Wilson frames Rome's post-Cannae response as a civilizational commitment—a decision made by Roman society that transcends individual actors. The primary sources (Polybius, Livy, Appian) describe specific decisions by the Senate, specific actions by individual generals, but they don't explicitly frame these as expressions of civilizational identity. Wilson's synthesis imposes a modern organizational-psychology reading onto ancient political history.
This tension is productive: Wilson's reading connects individual decisions to systemic patterns. The Senate members who refuse to negotiate are making individual choices, but those choices express something larger—a civilizational identity that makes negotiation unthinkable. This doesn't require assuming the ancients explicitly thought in terms of systems; it just requires recognizing that their individual decisions collectively embodied a commitment that transcended individual actors.
There's also a productive tension between reading Rome's response as irrational and reading it as strategically brilliant.
Reading 1 (Irrational Commitment): Rome is refusing rational negotiation because of pride, because of identity commitment, because of civilizational stubbornness. This is irrationality—emotionally driven rather than analytically driven.
Reading 2 (Strategic Genius): Rome recognizes that Hannibal is time-constrained and that Rome has infinite time. Rome refuses negotiation not out of irrationality but out of the rational calculation that stalemate favors Rome. Given infinite time, Rome will win.
Both readings are true. Rome's commitment is emotionally real and psychologically grounded; it's also strategically sound. The irrationality and the strategy are the same thing from different angles. Rome's refusal to negotiate emerges from identity-commitment (the irrational component) but produces the optimal strategic outcome (the rational component). The mechanism that looks irrational (we will never surrender no matter the cost) generates the outcome that looks rational (we outlast the opponent who has time constraints).
1. Cost vs. Commitment
Rome continues to pay extraordinary costs to wage war against Hannibal—conscripting slaves, raising annual levies, deploying forces across three theaters (Italy, Spain, Greece/Sicily). A rational actor would negotiate if negotiation became available on acceptable terms. Rome refuses negotiation regardless of terms, which suggests the commitment is prior to cost-calculation. This creates a tension: how much cost would Rome actually tolerate? At what point does even Rome's commitment become exhausted? The historical answer: Rome sustains this commitment until Hannibal is expelled and Carthage is defeated (202 BC), then again after the Third Punic War (146 BC). Rome's commitment holds, suggesting the commitment is genuine rather than a bluff.
2. Individual Actors vs. Civilizational Pattern
The Senate members voting to continue war are making individual decisions based on honor, political pressure, public opinion, and strategic calculation. But collectively, their decisions express a pattern that transcends individual intention—the pattern of non-negotiability. Individual senators might prefer negotiation; the Senate collectively refuses it. Individual Romans might be exhausted by war; Roman civilization refuses exhaustion as a valid option. The tension: how much of Rome's post-Cannae response is civilizational commitment and how much is institutional decision-making that happens to align with a larger pattern? At what point does repeated institutional decision-making become civilizational commitment?

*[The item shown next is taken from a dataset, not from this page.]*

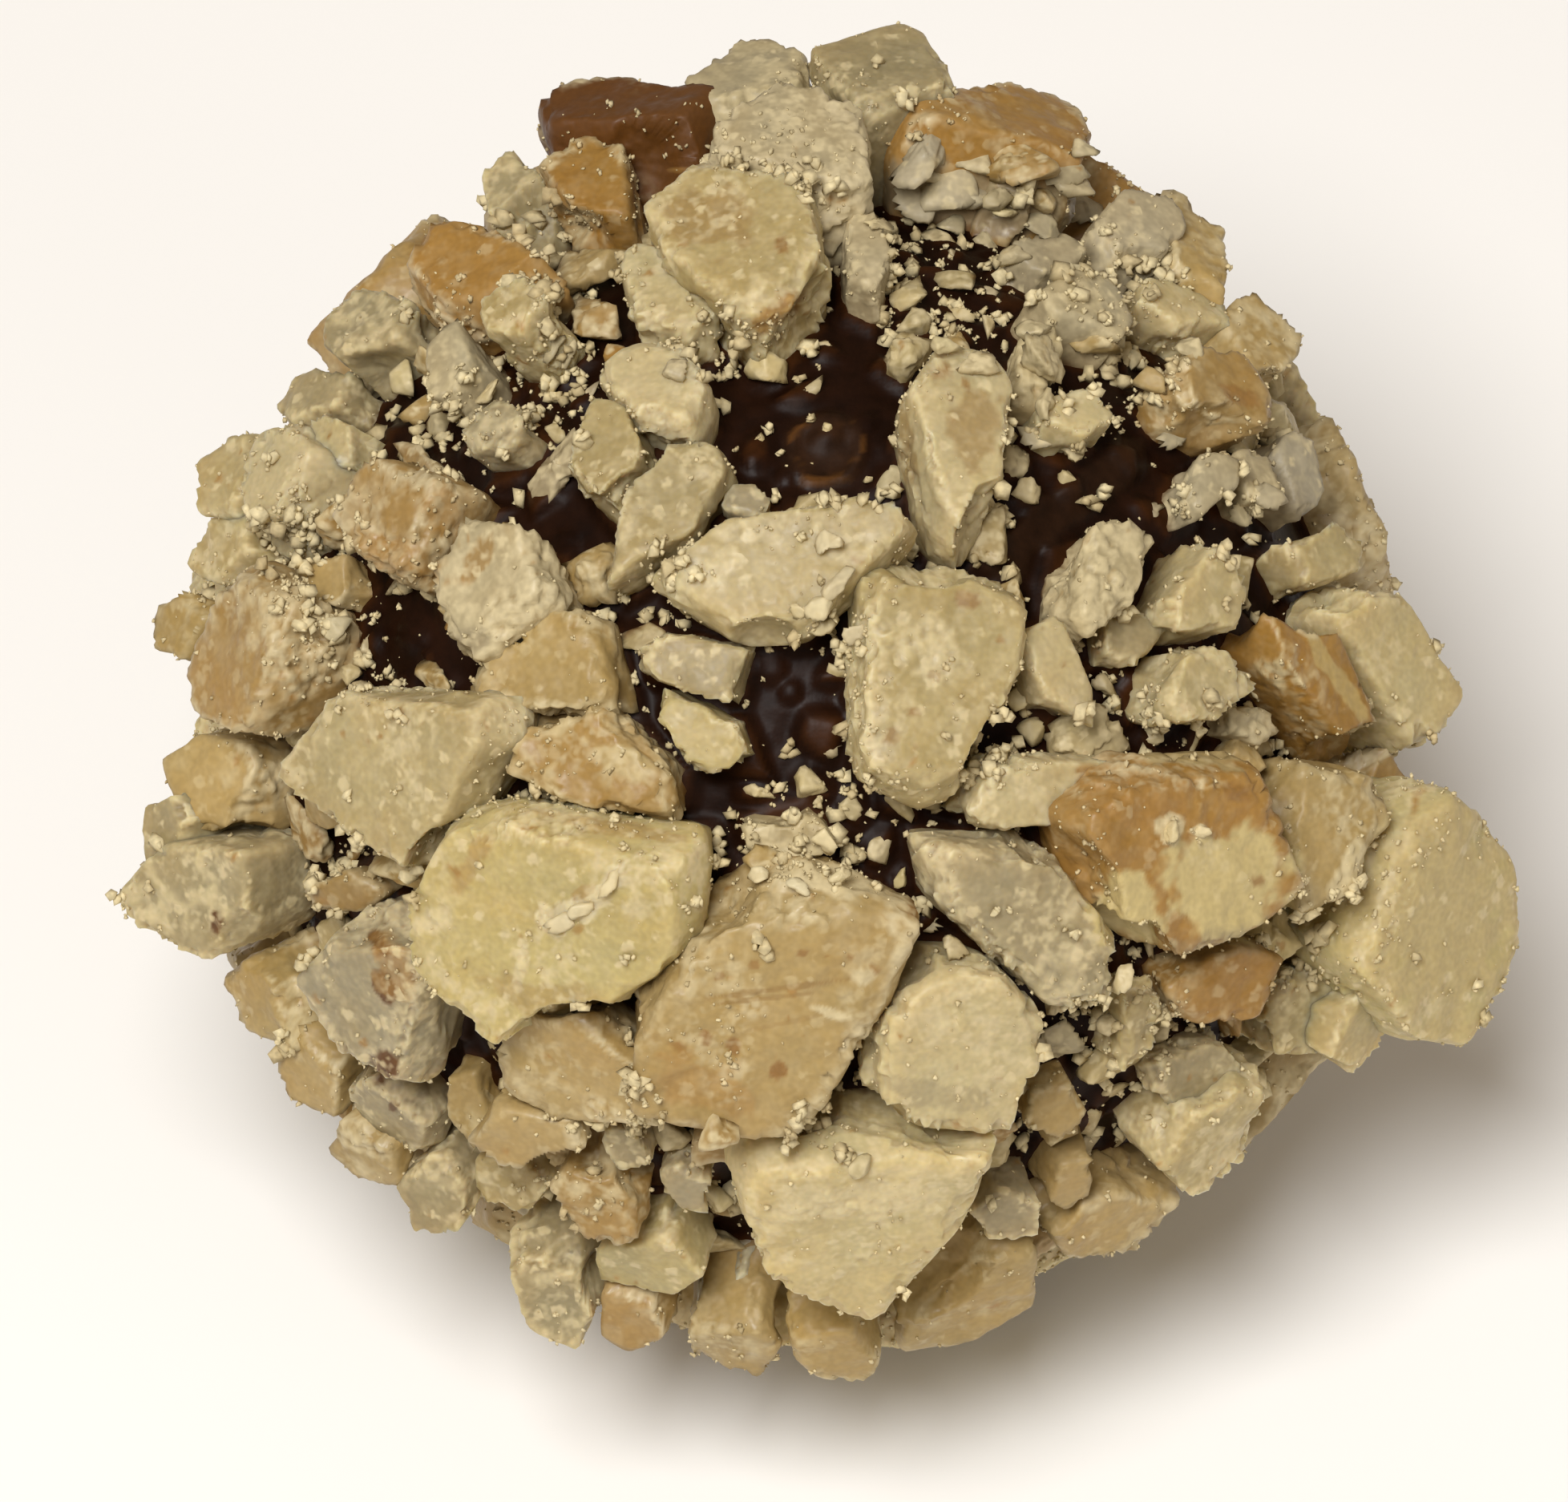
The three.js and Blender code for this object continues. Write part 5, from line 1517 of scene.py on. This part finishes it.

3. Irrationality as Strength vs. Irrationality as Vulnerability
Rome's refusal to negotiate is a strength because it makes Rome unbeatable through negotiation, it forces Hannibal into total war where Hannibal is eventually exhausted. But it's also a vulnerability: Rome is binding itself to war indefinitely, preventing rational negotiation even when negotiation might serve Rome's interests. The tension: at what point does the strength (non-negotiability) become a vulnerability (inability to negotiate when negotiation would serve interests)? This becomes relevant after Rome defeats Hannibal—Rome's refusal to negotiate with Carthage continues for decades until Rome destroys Carthage entirely in the Third Punic War.
Rome's selective irrationality suggests that commitment and rationality are not opposites. Rome is being perfectly rational about its commitment—calculating how to resource it, how to sustain it, how to deploy forces to support it. The irrationality is only the prior decision to make the commitment non-negotiable. Once that decision is made, everything else is rational execution. The implication: the most powerful strategic moves may involve making prior irrational commitments that constrain later rational calculation. Paradoxically, this makes the civilization more powerful, not less.
The sharper implication: a civilization that has decided it will not negotiate is effectively unkillable by an opponent who needs negotiation to win. Rome removes the off-ramp that would allow Hannibal to declare victory and go home. Hannibal must either destroy Rome entirely (impossible) or accept indefinite stalemate (unacceptable because Carthage cannot support him). Rome's irrationality creates a trap for the rational actor.
How is Non-Negotiability Communicated? For Rome's refusal to negotiate to work as a strategic tactic, Hannibal must believe Rome will not negotiate. How does Rome signal this credibly? Is it explicit refusal, or is it demonstrated through action over time? Does Rome need to articulate its commitment, or does refusal to negotiate at any price prove the commitment?
Can Irrationality Be Sustainable? Rome's commitment to non-negotiability is real and holds for over a decade of war. But can such commitment sustain indefinitely? What conditions allow Rome to maintain its commitment while Hannibal eventually exhausts? Is it resources, is it time horizons, is it the structure of civilizations vs. individuals?
Irrational Commitment vs. Identity Fusion: At what point does a commitment become so fundamental that abandoning it would mean ceasing to be Rome? Is Rome refusing negotiation because the commitment is temporary and tactical, or because Rome has fused its identity with non-negotiability itself? If Rome negotiated with Hannibal after Cannae, would Rome still be Rome?